We put our 2 kids though a private Spanish school, much better discipline/tutoring, uniforms etc. than a state school, and not expensive, for some reason subsidised by the goverment. (the school bus dropped them outside our business)
I have no experience of, but I know some of the international private colleges here on the Costa del Sol are excelent, students off to the LSE, Imperial, Oxbridge etc. but, international colleges are EXPENSIVE!, I know you will get plenty of advice on this site. Good Luck, Regards Robert


----------



## Pasanada (Feb 5, 2008)

Hi Tracy,

Where in Murcia will you be moving to? I know of an international school but distance may be an issue if you live some distance away!


----------



## Tracy Halstvedt (Aug 14, 2008)

*no way*



SunnySpain said:


> Hi Tracey,
> 
> I once dated a young lady from Twechar -
> 
> ...


must tell me her name bet i know her or of her.


----------



## Pasanada (Feb 5, 2008)

Tracy,

There are 2 international schools, I hadn't realised that El Limonar was open yet (it already has a school in the Alicante Province)

Anyway, links to the 2 international schools that I know of and know that both have good reputations:

El Limonar International School - A private fee-paying bilingual school in Murcia and Alicante (Spain) - Colegio bilingüe privado en Murcia y Alicante.
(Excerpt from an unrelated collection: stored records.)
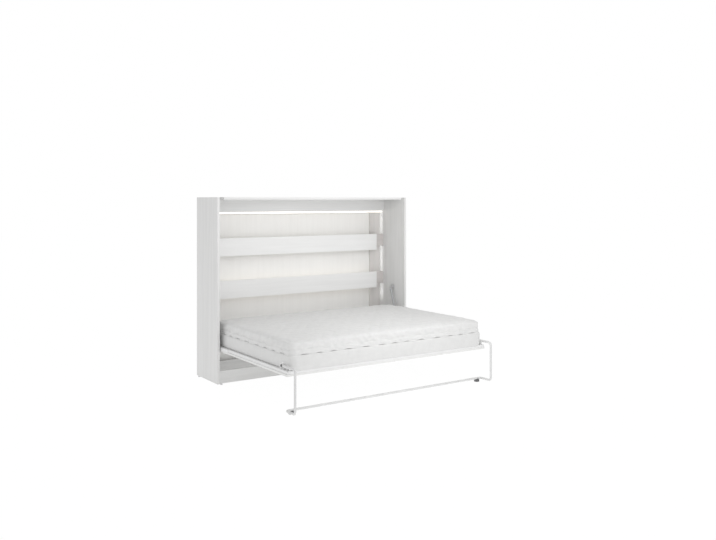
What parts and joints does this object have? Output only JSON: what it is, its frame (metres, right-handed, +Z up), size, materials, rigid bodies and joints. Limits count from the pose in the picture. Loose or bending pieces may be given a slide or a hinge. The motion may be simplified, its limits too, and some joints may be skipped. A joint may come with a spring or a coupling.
{
  "type": "cabinet bed",
  "caption": "Wide low wall cabinet whose front lets down as a double bed on side pivots, with a bent tube leg across its front, lit inner rails and a two-tier mattress.",
  "frame": {"origin": "on the floor, at the middle of the open bed's bounding box", "axes": "+X along the cabinet to the right of someone facing it, +Y from the front of the bed to the wall, +Z up"},
  "size_m": [2.13, 1.795, 1.69],
  "materials": {
    "carcass_board": "white laminated board, fine satin",
    "interior_board": "white laminated board, satin",
    "cleat_board": "grey laminated board, satin",
    "light_diffuser": "milky light diffuser",
    "face_board": "white laminated board, satin",
    "white_steel": "white powder coat",
    "slat_wood": "plain birch plywood",
    "bare_steel": "zinc-plated steel",
    "spring_paint": "grey satin paint",
    "black_rubber": "matte black rubber",
    "core_fabric": "smooth white knitted cover",
    "quilt_fabric": "quilted white knitted cover"
  },
  "bodies": {
    "cabinet": {"side_panel_left": "carcass_board", "side_panel_right": "carcass_board", "top_panel": "carcass_board", "plinth_board": "carcass_board", "rear_floor_rail": "carcass_board", "fascia_board": "interior_board", "back_panel_lower": "carcass_board", "back_panel_upper": "carcass_board", "upright_left": "interior_board", "upright_right": "interior_board", "rail_upper": "interior_board", "rail_lower": "interior_board", "led_channels_rail_upper": "light_diffuser", "led_channels_rail_lower": "light_diffuser", "rail_cleats": "cleat_board", "led_channel_fascia": "light_diffuser", "levelling_feet": "bare_steel", "hinge_plate_left": "bare_steel", "hinge_plate_right": "bare_steel", "pivot_pins": "bare_steel", "gas_plates": "bare_steel", "gas_studs_top": "bare_steel", "hinge_plate_screws": "bare_steel", "gas_plate_screws": "bare_steel"},
    "bed": {"face_panel_1": "face_board", "face_panel_2": "face_board", "face_panel_3": "face_board", "face_panel_4": "face_board", "frame_front_tube": "white_steel", "frame_rear_tube": "white_steel", "frame_side_tube_left": "white_steel", "frame_side_tube_right": "white_steel", "frame_centre_beam": "white_steel", "slat_ledges": "white_steel", "slats": "slat_wood", "mattress_stop": "face_board", "mattress_core": "core_fabric", "mattress_cover": "quilt_fabric", "leg_bracket_left": "white_steel", "leg_bracket_right": "white_steel", "leg_pins": "bare_steel", "leg_bracket_bolts": "bare_steel", "hinge_arm_left": "white_steel", "hinge_arm_right": "white_steel", "pivot_bushes": "bare_steel", "gas_studs_foot": "bare_steel"},
    "leg": {"leg_loop": "white_steel", "leg_foot_left": "black_rubber", "leg_foot_right": "black_rubber"},
    "spring_cylinder_left": {"gas_cylinder_left": "spring_paint", "gas_eye_left": "bare_steel"},
    "spring_rod_left": {"gas_rod_left": "bare_steel", "gas_rod_end_left": "bare_steel"},
    "spring_cylinder_right": {"gas_cylinder_right": "spring_paint", "gas_eye_right": "bare_steel"},
    "spring_rod_right": {"gas_rod_right": "bare_steel", "gas_rod_end_right": "bare_steel"}
  },
  "joints": [
    {"name": "deck_fold", "type": "hinge", "parent": "cabinet", "child": "bed", "pos_m": [0, 0.4975, 0.372], "axis": [-1, 0, 0], "range_deg": [0, 90]},
    {"name": "leg_fold", "type": "hinge", "parent": "bed", "child": "leg", "pos_m": [0, -0.6875, 0.372], "axis": [-1, 0, 0], "range_deg": [0, 184]},
    {"name": "spring_swing_left", "type": "hinge", "parent": "cabinet", "child": "spring_cylinder_left", "pos_m": [-1.012, 0.6325, 0.74], "axis": [1, 0, 0], "range_deg": [0, 11]},
    {"name": "spring_stroke_left", "type": "slide", "parent": "spring_cylinder_left", "child": "spring_rod_left", "axis": [0, -0.3463, -0.9381], "range_m": [0, 0.082]},
    {"name": "spring_swing_right", "type": "hinge", "parent": "cabinet", "child": "spring_cylinder_right", "pos_m": [1.012, 0.6325, 0.74], "axis": [1, 0, 0], "range_deg": [0, 11]},
    {"name": "spring_stroke_right", "type": "slide", "parent": "spring_cylinder_right", "child": "spring_rod_right", "axis": [0, -0.3463, -0.9381], "range_m": [0, 0.082]}
  ],
  "couplings": [
    {"joint": "spring_swing_left", "follows": "deck_fold", "ratio": 0.12077},
    {"joint": "spring_stroke_left", "follows": "deck_fold", "m_per_rad": 0.051366},
    {"joint": "spring_swing_right", "follows": "deck_fold", "ratio": 0.12077},
    {"joint": "spring_stroke_right", "follows": "deck_fold", "m_per_rad": 0.051366}
  ]
}
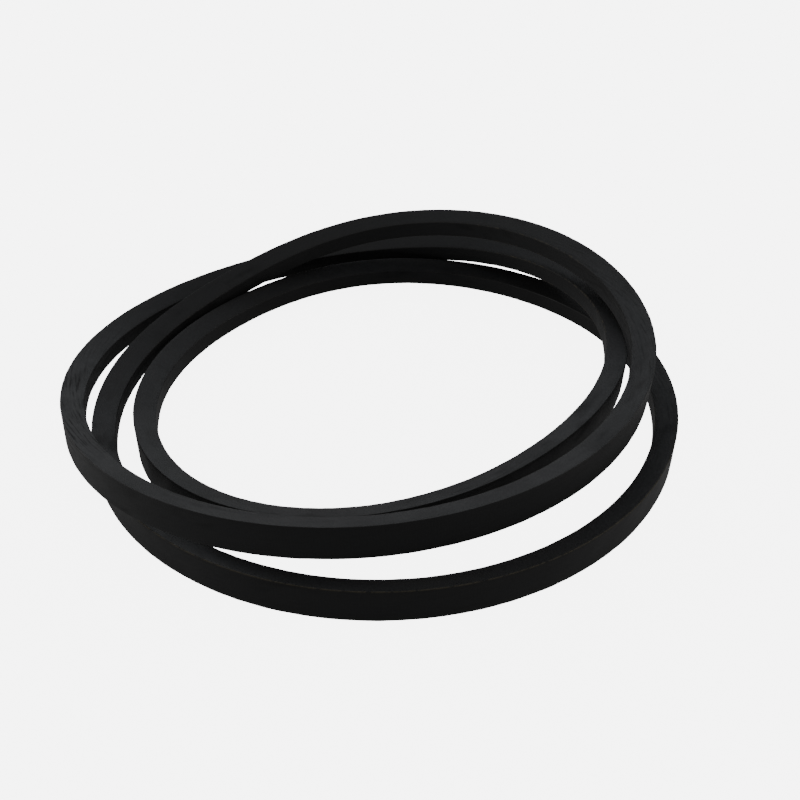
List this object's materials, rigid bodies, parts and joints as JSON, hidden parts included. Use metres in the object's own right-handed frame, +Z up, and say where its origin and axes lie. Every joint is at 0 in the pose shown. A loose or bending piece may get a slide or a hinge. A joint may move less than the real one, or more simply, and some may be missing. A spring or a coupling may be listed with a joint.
{
  "type": "v belt",
  "caption": "Endless wrapped V-belt of classical 17 x 11 mm wedge section, put away as a coil lying on its side.",
  "frame": {"origin": "middle of the coil's outline on the surface it lies on", "axes": "+Z up, out of the surface; the picture looks along +Y with +X to its right"},
  "size_m": [0.3158, 0.3162, 0.059],
  "materials": {
    "cover_cloth": "matt, rubber-coated bias cloth",
    "inner_cloth": "matt, rubber-coated bias cloth",
    "tension_rubber": "matt cured rubber",
    "adhesion_gum": "satin cured gum",
    "core_rubber": "matt fibre-filled rubber",
    "polyester_cord": "twisted polyester cord"
  },
  "bodies": {
    "root": {"outer_cover_length_1": "cover_cloth", "outer_cover_length_2": "cover_cloth", "outer_cover_length_3": "cover_cloth", "outer_cover_length_4": "cover_cloth", "inner_cover_ply": "inner_cloth", "overcord_rubber": "tension_rubber", "upper_adhesion_gum": "adhesion_gum", "lower_adhesion_gum": "adhesion_gum", "compression_rubber": "core_rubber", "tensile_cord_turn_1": "polyester_cord", "tensile_cord_turn_2": "polyester_cord", "tensile_cord_turn_3": "polyester_cord", "tensile_cord_turn_4": "polyester_cord", "tensile_cord_turn_5": "polyester_cord"}
  },
  "joints": []
}
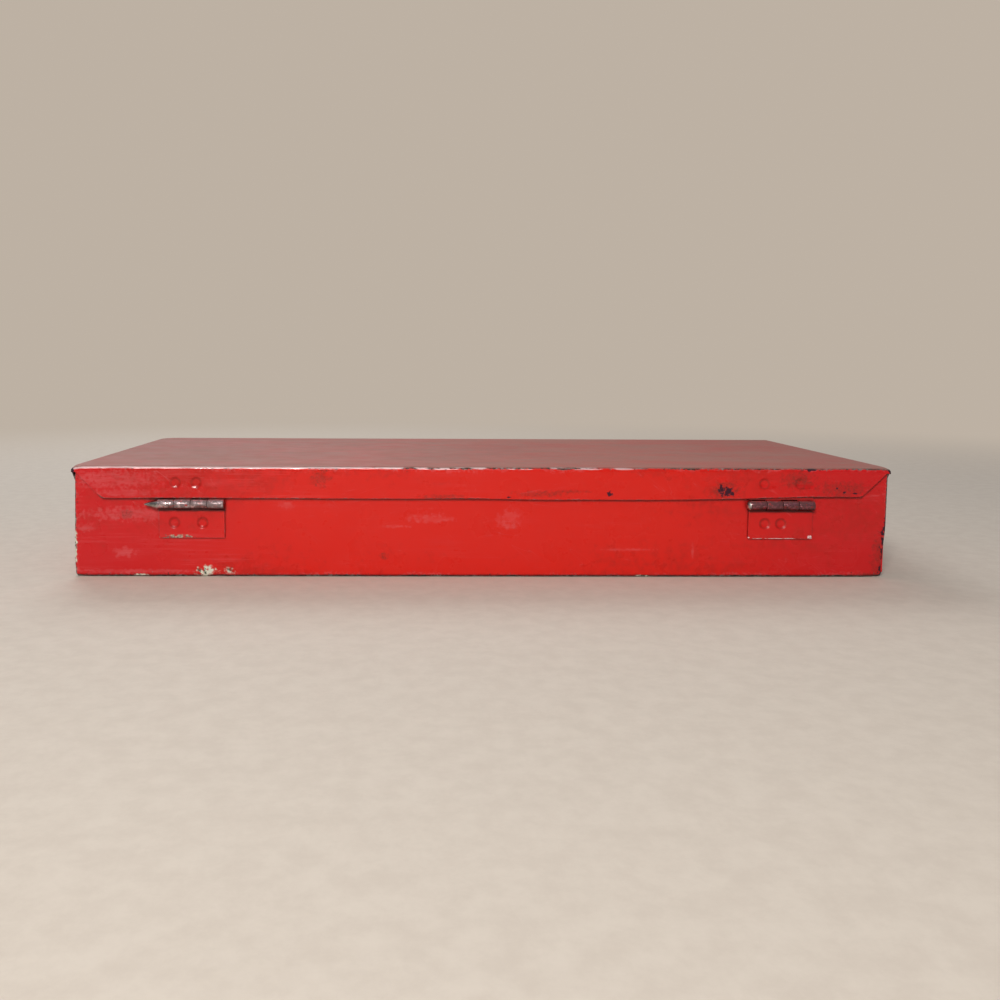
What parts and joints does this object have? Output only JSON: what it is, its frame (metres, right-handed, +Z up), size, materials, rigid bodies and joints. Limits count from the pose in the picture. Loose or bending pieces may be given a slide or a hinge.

King's College, The British School of Murcia

Good luck and let us know how you get on.


----------



## Tracy Halstvedt (Aug 14, 2008)

*Thanks*

Thanks for help guys.

Cheers Tracy


----------



## Pasanada (Feb 5, 2008)

You're most welcome.


----------



## Tracy Halstvedt (Aug 14, 2008)

Pasanada said:


> Hi Tracy,
> 
> Where in Murcia will you be moving to? I know of an international school but distance may be an issue if you live some distance away!



Not really sure as yet husband is a teacher so where he gets a job will be a big factor on where we choose to live.


----------



## rjnpenang (Feb 20, 2008)

Haltstvedt?, that´s a good Scottish name!. marriage or Norwegian?.


----------



## Tracy Halstvedt (Aug 14, 2008)

*Married a Norwegian*



rjnpenang said:


> Haltstvedt?, that´s a good Scottish name!. marriage or Norwegian?.


Husband Norwegian, well half Norwegian that is!


----------



## Tracy Halstvedt (Aug 14, 2008)

Just watched one of these 'Place in the Sun' programmes on Costa Calida it looks amazing (to die for!!!) Can't wait to move how lucky are all you guys? over there in the sun!! I am sure it has been raining here for forty days and forty nights now. Oh well hopefuly wont be too long till we have place in the sun too. 

Cheers Tracy


----------



## Pasanada (Feb 5, 2008)

Tracy Halstvedt said:


> Just watched one of these 'Place in the Sun' programmes on Costa Calida it looks amazing (to die for!!!) Can't wait to move how lucky are all you guys? over there in the sun!! I am sure it has been raining here for forty days and forty nights now. Oh well hopefuly wont be too long till we have place in the sun too.
> 
> Cheers Tracy


Yes, the sunshine is wonderful, but life still goes on, bills still have to be paid....same worries as back in the Motherland, just a different country.

Good luck!


----------



## chris(madrid) (Mar 23, 2008)

rjnpenang said:


> We put our 2 kids though a private Spanish school, much better discipline/tutoring, uniforms etc. than a state school, and not expensive, for some reason subsidised by the goverment.


There are two types of PRIVATE school here - One is subsidised (don't ask me why/how) others are not. The subsidised ones get rigorously controlled to ensure they meet state curriculum etc

I have a contact teaching in a 100% private school. Her response is that discipline is VERY hard to achieve. The minute one parent disagrees with his BRAT being disciplined - they pull them out and normally other parents do too. So they don't get disciplined as the school cant afford to lose their business. From what I hear from her (and her colleagues) the rich kids get away with murder. 

One option btw is Swedish schools - they receive Swedish state support I'm told.


----------



## Tracy Halstvedt (Aug 14, 2008)

Thanks Chris I will look into the different options we have and get as much feed back and opinion as possible before we move.

Cheers Tracy


----------